After his enforced departure from the Government, Biffen devoted much of his time to writing, an activity in which his wife Sarah became (until towards the end of his Commons career he acquired a professional one) his extremely efficient literary agent. He was perhaps more fluent on his feet than on paper, although his political pieces (often published in The Guardian) never lacked originality or interest. He also did a good deal of broadcasting. Immediately after he left office, he wrote a coffee-table book Inside the House of Commons (1989).
He then entered industry, becoming a director, 1987-2000, of Glynwed International, the makers of Aga and Rayburn cookers and of J. Bibby and Sons, 1988-97, whose activities include animal feed production. He was a director of the Rockwell Group, 1988-91, and of Barlow International, 1998-2000.
Biffen, who had previously announced his intention of retiring from the Commons, was nominated to the House of Lords in Major’s list of all-party working peers issued during the 1997 general election campaign. Despite poor health — he had a grave operation in the summer of 1997 — he certainly felt at home in the relaxed atmosphere of the Upper House, teasing the inexperienced Government front bench and pointing out, as was ever his wont, that the emperor had no clothes. Despite suffering renal failure and undergoing kidney dialysis three times a week, he was as active in the Lords as his health permitted.

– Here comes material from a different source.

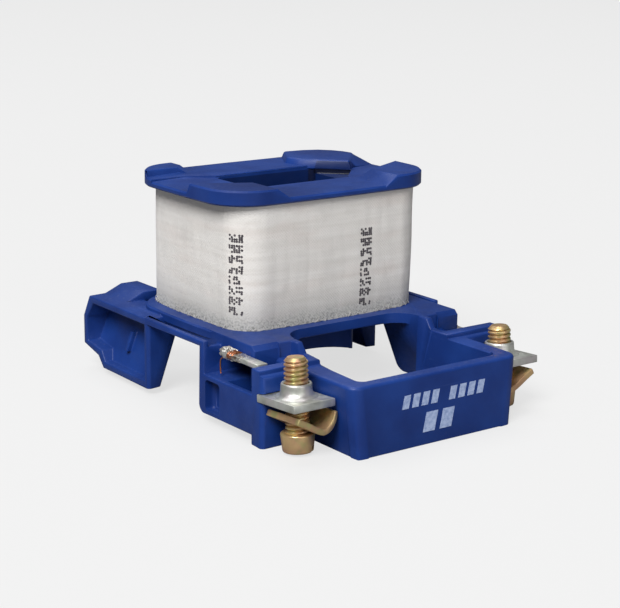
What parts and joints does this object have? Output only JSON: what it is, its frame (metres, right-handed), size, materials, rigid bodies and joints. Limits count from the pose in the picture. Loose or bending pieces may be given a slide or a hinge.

John Biffen married his wife Sarah, who had been his secretary, in 1979. They lived in a Georgian rectory on the Welsh borders at Llanyblodwell. There, they entertained their many friends with a generosity that belied his self-proclaimed “keen sense of meanness”. His wife survives him, with a stepdaughter and stepson.
Lord Biffen, PC, Conservative Cabinet Minister, and Leader of the House of Commons, 1982-87, was born on November 3, 1930. He died of complications from renal failure on August 14, 2007, aged 76.